Additionally, Mitzhalos Chassanim (ibid.) mentions that the vort symbolizes the Divine proclamation made 40 days before a person's conception: "The daughter of so-and-so is destined for so-and-so."
"Tena’im" (Conditions)
During the celebration, many sign a shtar tena’im (conditions contract). This document outlines the mutual commitment to proceed with the marriage, the financial support the couple will receive, and an agreement of both the bride and groom to manage their shared assets fairly and honestly. The Mishnah Brura (545:21) notes that the shtar tena’im used today are akin to the shtar pesikta mentioned in the Gemara (Kesubos 102a).
The purpose of signing these agreements is twofold: to formalize the commitments, and to fulfil the halachic requirement to perform kiddushin only after the match is finalized. The Ginas Veradim (EH 2:11) notes a tradition in some communities not to make a wedding without first signing a shtar tena’im. Where there is no binding custom, writing a shtar tena’im is voluntary and some opt to forgo it.
Rabbenu Tam (Sefer HaYashar, Chiddushim 200; Tosefos Nedarim 27b; cited as halacha in the Taz, EH 50:11) explains that historically, tena’im were formalized in the presence of the entire community. This safeguard ensured the halachic validity of the commitment, preventing it from being classified as an unenforceable pledge (asmachta).
The Taz (EH 50:12) notes the prevalent custom at his time (nearly 400 years ago) was to hold a small intimate event (zichron devarim) to mark the agreement to marry, followed by a larger public gathering where the shtar tena’im was formally written and signed.
Breaking The Plate
The Eliyah Rabbah (560:7) and Mishnah Brura (560:9) note that just as we break a glass at a wedding to remember Jerusalem at our times of joy, we break a slightly damaged vessel at the tena’im. The Pri Megadim elaborates that the practice of breaking an earthenware vessel (in his time, a slightly broken pot) symbolizes the incomplete nature of our joy due to the loss of our national “engagement” as it was at Mount Sinai. This serves as a reminder of our irreparable loss, because earthenware, as opposed to glass which can be melted down and reshaped, is irreparable. Nevertheless, we remain hopeful for the day when we will merit a renewed "marriage" with Hashem, which explains why at weddings, we break a glass under the chuppah.

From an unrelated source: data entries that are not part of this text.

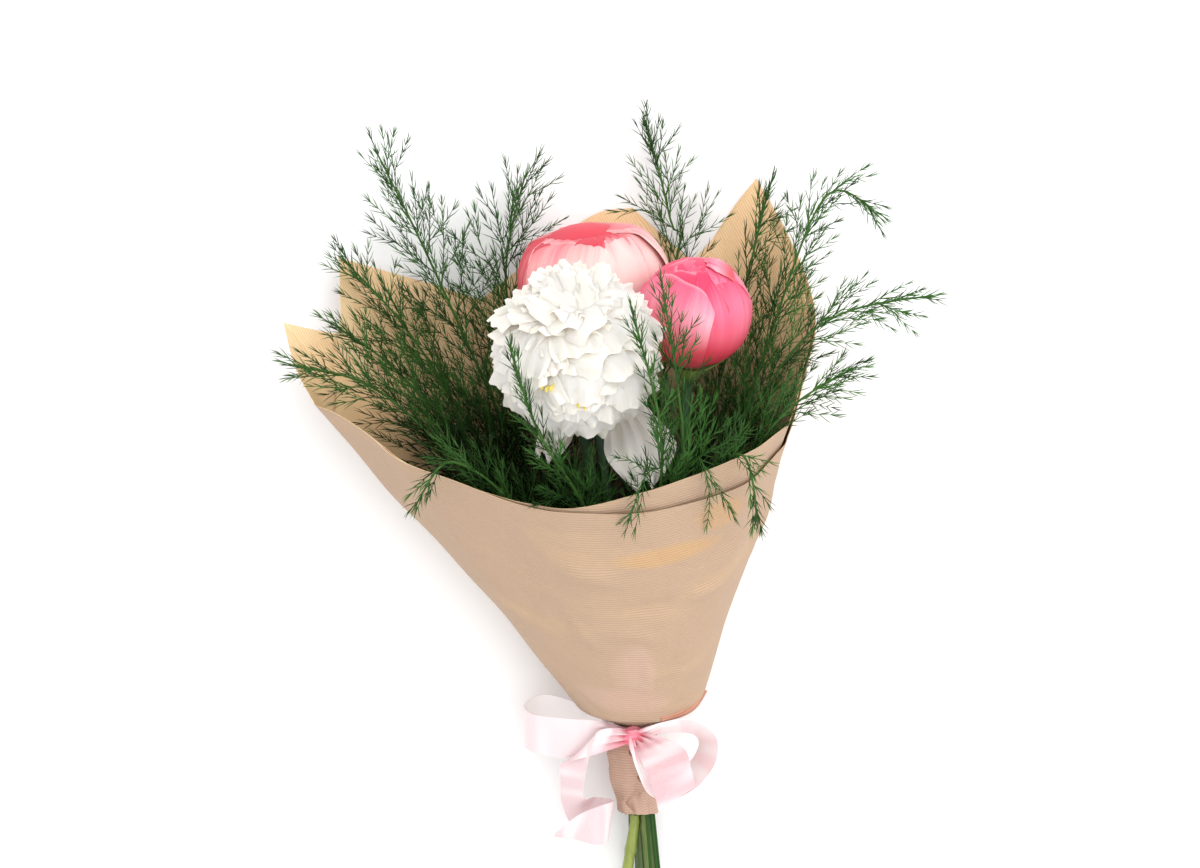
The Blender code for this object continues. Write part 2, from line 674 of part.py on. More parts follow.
def side_direction(along, angle, roll):
    """A direction at an angle off along, turned round it by roll."""
    square = along.orthogonal().normalized()
    square.rotate(Matrix.Rotation(roll, 3, along))
    return along * math.cos(angle) + square * math.sin(angle)


def samples(root, tip):
    """Points on a straight run, about a millimetre apart."""
    count = max(2, int((tip - root).length / 0.001))
    return [root.lerp(tip, i / count) for i in range(count + 1)]


def needled_twig(foot, tip, radius, whorls, trees, draw):
    """A three-sided twig, thinner towards its tip, with whorls of three needles grown out of its
    faces; a needle that would touch another piece is left out."""
    run = tip - foot
    along = run.normalized()
    square = along.orthogonal().normalized()
    twig = bmesh.new()
    places = [0.0]
    for k in range(whorls):
        middle = (k + 0.75) / (whorls + 0.25)
        places += [middle - 0.0010 / run.length, middle + 0.0010 / run.length]
    places.append(1.0)
    rings = []
    for k, place in enumerate(places):
        turn = (k + 1) // 2 * 0.9
        thick = radius * (1.0 - 0.5 * place)
        arms = [square.copy() for _ in range(3)]
        for corner, arm in enumerate(arms):
            arm.rotate(Matrix.Rotation(turn + corner * math.tau / 3, 3, along))
        rings.append([twig.verts.new(foot + run * place + arm * thick) for arm in arms])
    sides = []
    for k, (low, high) in enumerate(zip(rings, rings[1:])):
        for c in range(3):
            d = (c + 1) % 3
            sides.append((k % 2 == 1, twig.faces.new((low[c], low[d], high[d]))))
            twig.faces.new((low[c], high[d], high[c]))
    twig.faces.new(rings[0][::-1])
    end = twig.faces.new(rings[-1])
    grown = [(end, along)]
    for in_whorl, face in sides:
        if in_whorl:
            face.normal_update()
            tilt = math.radians(draw.uniform(*NEEDLE_SLOPE))
            grown.append((face, along * math.cos(tilt) + face.normal * math.sin(tilt)))
    for face, heading in grown:
        root = face.calc_center_median()
        point = root + heading * NEEDLE * draw.uniform(0.85, 1.1)
        if is_clear(samples(root, point), 0.0005, trees):
            spike = bmesh.ops.poke(twig, faces=[face])
            spike["verts"][0].co = point
    mesh = bpy.data.meshes.new("twig")
    twig.to_mesh(mesh)
    twig.free()
    return mesh_object("twig", mesh)


def fern_spray(index, path, trees, finish):
    """One spray: its stem, with needled twigs up the leafy half and at the tip."""
    draw = random.Random(100 + index)
    lengths = run_length(path)
    whole, leafy = lengths[-1], lengths[-1] * 0.50
    ahead = (path[-1] - path[-2]).normalized()
    twigs = [needled_twig(path[-1] - ahead * 0.003, path[-1] + ahead * 0.008, TWIG, 1, trees, draw)]
    for i in range(BRANCHES):
        share = (i + 0.5) / BRANCHES
        foot, along = point_along(path, lengths, leafy + (whole - leafy) * share * 0.97)
        reach = 0.050 * (1 - share) ** 0.7 + 0.014
        for attempt in range(16):
            roll = i * GOLDEN_ANGLE + draw.uniform(-0.3, 0.3) + attempt * 0.9
            heading = side_direction(along, math.radians(draw.uniform(28, 42)), roll)
            tip = foot + heading * reach * (1.0 - 0.04 * attempt)
            if is_clear(samples(foot + heading * 0.003, tip), 0.0008, trees):
                whorls = 2 if reach > 0.032 else 1
                twigs.append(needled_twig(foot, tip, TWIG, whorls, trees, draw))
                break
    return fuse(f"fern_spray_{index + 1:02d}", tube(path, stem_radii(lengths), 0), twigs, finish)


# ---------------------------------------------------------------- ribbon


def strip(turns):
    """A length of ribbon through its turns, each a middle and a half width."""
    middles = smooth_run([turn[0] for turn in turns], 2)
    halves = smooth_run([turn[1] for turn in turns], 2)
    rows = [[Vector(m - h), Vector(m + h)] for m, h in zip(middles, halves)]
    return thicken(grid_surface(rows), RIBBON, 0.0)


def neck_band():
    """The turn of ribbon gathered round the neck."""
    rows = []
    for y in (TIE.y - 0.0007, TIE_END_Y + 0.0012):
        rows.append([ring_point(i * math.tau / 24, y, OUTER_NECK + GAP + RIBBON) for i in range(24)])
    return thicken(grid_surface(rows, closed=True), RIBBON)


def ribbon(finish):
    """The band round the neck with its knot and bow."""
    left_loop = [(middle, LOOP_HALF * share) for middle, share in LEFT_LOOP]
    strips = [strip(turns) for turns in (left_loop, LEFT_TAIL, RIGHT_LOOP, RIGHT_TAIL)]
    knot = ball(KNOT, Matrix.Identity(3), KNOT_SIZES, 10)
    return fuse("satin_ribbon", knot, [neck_band(), *strips], finish)


# ---------------------------------------------------------------- the bunch


def build():
    kraft = material("kraft_paper", (0.60, 0.42, 0.28), 0.75)
    satin = material("pink_satin", (0.93, 0.66, 0.70), 0.35)
    white = material("white_petal", (0.94, 0.90, 0.82), 0.55)
    coral = material("coral_petal", (0.92, 0.42, 0.38), 0.50)
    pink = material("pink_petal", (0.90, 0.22, 0.32), 0.50)
    stem_green = material("peony_stem", (0.28, 0.36, 0.10), 0.50)
    fern_green = material("fern_green", (0.05, 0.13, 0.03), 0.55)

    placed = paper_sheets(kraft)
    placed.append(white_bloom(white))
    placed.append(closed_bloom("coral_peony_petals", CORAL, CORAL_LAYERS, 21, coral))
    placed.append(closed_bloom("pink_peony_petals", PINK, PINK_LAYERS, 31, pink))
    placed.append(peony_stem("white_peony_stem", WHITE, WHITE_STEM, stem_green))
    placed.append(peony_stem("coral_peony_stem", CORAL, CORAL_STEM, stem_green))
    placed.append(peony_stem("pink_peony_stem", PINK, PINK_STEM, stem_green))
    placed.append(ribbon(satin))

    trees = [surface_tree(thing) for thing in placed]
    paths = []
    for index, bends in enumerate(FERN_SPRAYS):
        path = thinned(bent_clear(fern_path(index, bends), FERN_STEM, trees), 0.0007)
        bar = tube(path, stem_radii(run_length(path)), 0)
        trees.append(surface_tree(bar))
        bpy.data.objects.remove(bar)
        paths.append(path)
    first_bar = len(placed)
    for index, path in enumerate(paths):
        others = [tree for i, tree in enumerate(trees) if i != first_bar + index]
        spray = fern_spray(index, path, others, fern_green)
        trees[first_bar + index] = surface_tree(spray)


for old in list(bpy.data.objects):
    bpy.data.objects.remove(old)
BUNCH = bpy.data.collections.new("peony_bunch")
bpy.context.scene.collection.children.link(BUNCH)
build()
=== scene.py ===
"""The looks of a bunch of three cut peonies with asparagus fern, wrapped in kraft paper and tied
with a satin bow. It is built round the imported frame, in metres, with +Y from the cut ends to the
flower heads and +Z up from the table, and seen from straight above. Tables of points are in
millimetres, and metres() turns them into metres.
"""

import math
import random

import bpy
import numpy as np
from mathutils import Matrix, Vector
from mathutils.bvhtree import BVHTree


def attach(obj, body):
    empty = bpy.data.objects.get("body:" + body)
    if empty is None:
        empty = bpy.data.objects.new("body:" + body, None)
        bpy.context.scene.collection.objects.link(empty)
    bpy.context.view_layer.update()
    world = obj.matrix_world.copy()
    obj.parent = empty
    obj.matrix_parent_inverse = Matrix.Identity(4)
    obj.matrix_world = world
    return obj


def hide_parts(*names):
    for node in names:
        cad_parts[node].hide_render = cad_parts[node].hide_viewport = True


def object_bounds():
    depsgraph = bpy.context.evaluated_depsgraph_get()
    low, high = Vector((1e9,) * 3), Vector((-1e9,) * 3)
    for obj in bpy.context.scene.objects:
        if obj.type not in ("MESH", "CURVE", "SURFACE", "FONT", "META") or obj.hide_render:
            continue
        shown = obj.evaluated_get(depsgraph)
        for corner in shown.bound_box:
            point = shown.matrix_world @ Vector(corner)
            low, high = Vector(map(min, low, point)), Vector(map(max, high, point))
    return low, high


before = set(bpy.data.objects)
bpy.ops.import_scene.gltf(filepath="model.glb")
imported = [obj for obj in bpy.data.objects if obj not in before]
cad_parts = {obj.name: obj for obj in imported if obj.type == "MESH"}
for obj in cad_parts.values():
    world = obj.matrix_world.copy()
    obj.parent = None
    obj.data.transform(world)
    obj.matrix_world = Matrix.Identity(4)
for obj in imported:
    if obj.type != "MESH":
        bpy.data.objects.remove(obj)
CAD_BOX = [list(corner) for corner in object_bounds()]

BOX_INSET = 0.0006  # how far the fern keeps inside the low sides of the frame's box
BOX_LOW = np.array(CAD_BOX[0]) + BOX_INSET
BOX_HIGH = np.array(CAD_BOX[1])
GAP = 0.0004  # between a piece and its neighbours
GOLDEN_ANGLE = math.radians(137.508)
SHARP = 40.0  # an edge looks sharp from this angle between its faces

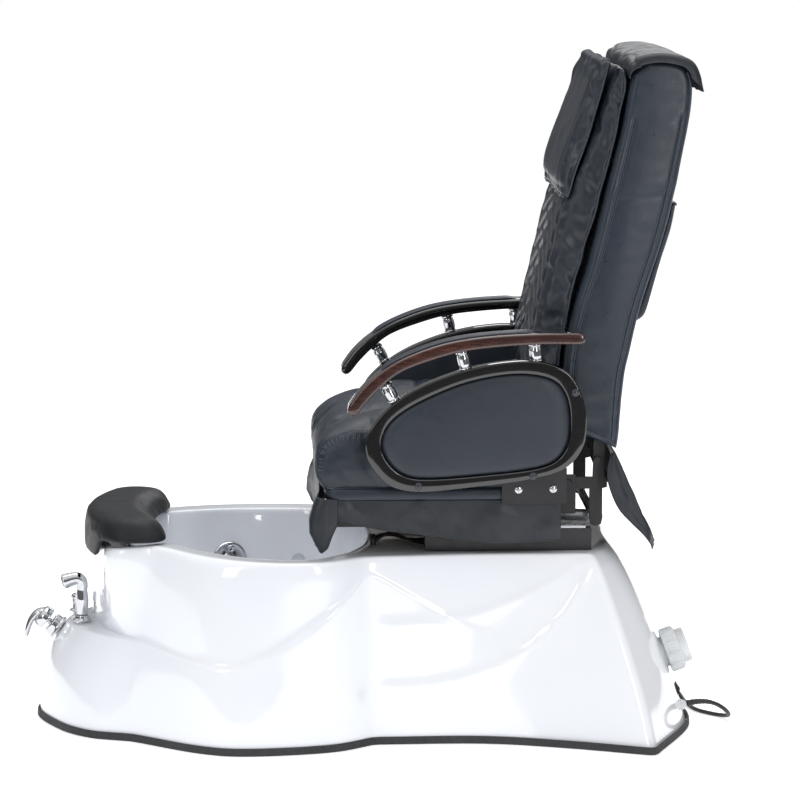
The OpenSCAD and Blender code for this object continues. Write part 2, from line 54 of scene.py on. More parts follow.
# ---------------------------------------------------------------- curves, all in mm
def cr(a, b, c, d, t):
    return 0.5 * (2 * b + (c - a) * t + (2 * a - 5 * b + 4 * c - d) * t * t + (3 * b - a - 3 * c + d) * t ** 3)


def loopc(p, n):
    p = np.asarray(p, float)
    m = len(p)
    return np.array([cr(p[(i - 1) % m], p[i], p[(i + 1) % m], p[(i + 2) % m], j / n) for i in range(m) for j in range(n)])


def openc(p, n):
    p = np.asarray(p, float)
    m = len(p)
    out = [cr(p[max(i - 1, 0)], p[i], p[i + 1], p[min(i + 2, m - 1)], j / n) for i in range(m - 1) for j in range(n)]
    return np.array(out + [p[-1]])


def resample(p, n, closed=False):
    p = np.asarray(p, float)
    q = np.vstack([p, p[:1]]) if closed else p
    s = np.concatenate([[0], np.cumsum(np.linalg.norm(np.diff(q, axis=0), axis=1))])
    t = np.linspace(0, s[-1], n + 1)[:-1] if closed else np.linspace(0, s[-1], n)
    return np.stack([np.interp(t, s, q[:, k]) for k in range(q.shape[1])], 1)


def length_of(p):
    return float(np.linalg.norm(np.diff(np.asarray(p, float), axis=0), axis=1).sum())


def sm(x, a, b):
    t = np.clip((np.asarray(x, float) - a) / (b - a), 0, 1)
    return t * t * (3 - 2 * t)


def unit_rows(v):
    return v / np.maximum(np.linalg.norm(v, axis=-1, keepdims=True), 1e-9)


def nz(p, scale, seed=0.0):
    """Smooth noise at points in mm, feature size 1/scale in mm."""
    s = Vector((seed * 17.3, seed * 5.1, seed * 9.7))
    return np.array([noise.noise(Vector(q) * scale + s) for q in p])


def nz_dir(p, scales, seed=0.0):
    """Noise stretched differently along each axis."""
    k = np.asarray(scales, float)
    s = np.array((seed * 13.1, seed * 7.7, seed * 3.3))
    return np.array([noise.noise(Vector(q)) for q in np.asarray(p) * k + s])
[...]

In light of this symbolism, the Sdei Chemed (Asifas Dinim 7:12) warns against treating the breaking as an opportunity for humor or frivolity. The act is meant to slightly temper our joy and remind us, even in moments of celebration, that as long as we are in exile, our happiness is incomplete.
Conversely, the Aruch HaShulchan (EH 50:24) views the plate/glass breaking as an expression of joy at the conclusion of the matchmaking process. This perspective might explain the custom of using a slightly damaged vessel, reflecting a feeling of liberation and unrestrained happiness. Just as someone who found a lost treasure celebrates with such exuberance that they care little for the incidental breaking of objects – so too is a marriage, with the joy at finding one’s destined partner.
Erusin
In contemporary Hebrew, the term "erusin" is used to describe the engagement -- the closing of a match or the accompanying celebration. In Talmudic terminology, however, erusin refers to the kiddushin (betrothal), when the groom gives a ring to his bride. Today this is done under the chuppah, but in the past kiddushin was done immediately upon agreeing on the match. The groom would announce to his bride: "You are betrothed to me according to the laws of Moshe and Yisroel," after which the bride was halachically considered married. After this point, she could no longer marry another without a halachic divorce or her husband's death, however, she remained with her family and prepared for the wedding. Only after completing these preparations was the wedding date set, and the couple married with a chuppa and the bride moved into her husband's home.
This practice was discontinued at one point in history for several reasons. Rashi (Isur v’Heter 300) explains that in his time people sought to combine the celebratory meals of the erusin and wedding (nisu’in) into a single event due to social pressures. (For another explanation, see the Gra’s commentary, EH 55:11.)
Another pivotal factor in this change was persecution. When Jews were forced to flee their hometowns, married couples often managed to escape together. In the event of tragedy, the presence of a spouse or witnesses typically enabled the remaining partner to remarry. In contrast, when betrothed brides fled with their families and grooms with theirs, it became exceedingly difficult to ascertain each other's fate. This tragic uncertainty left many women as agunot (halachically chained) for life. To mitigate such situations, the custom evolved to delay kiddushin until the wedding, performing it immediately before the reading of the kesubah and the marriage ceremony (nisu’in).
Today, with both events unified, the bride is not halachically bound to the groom after agreeing to the match. Obligations at this stage are limited to the general obligation to uphold verbal or written commitments, and no formal marital bond is created until the wedding itself.
Conclusion
The details outlined above underscore the sanctity and significance of the Jewish institution of marriage. Marrying impulsively, driven by fleeting passions or superficial desires, diminishes its sacred purpose. A Jewish home must rest on a foundation of shared ideals, mutual aspirations, and a steadfast commitment to creating a household that enhances Hashem’s glory. Within this framework, physical attraction and emotional connection are cherished blessings that strengthen the bond, but should remain means to a greater end, rather than ends in themselves.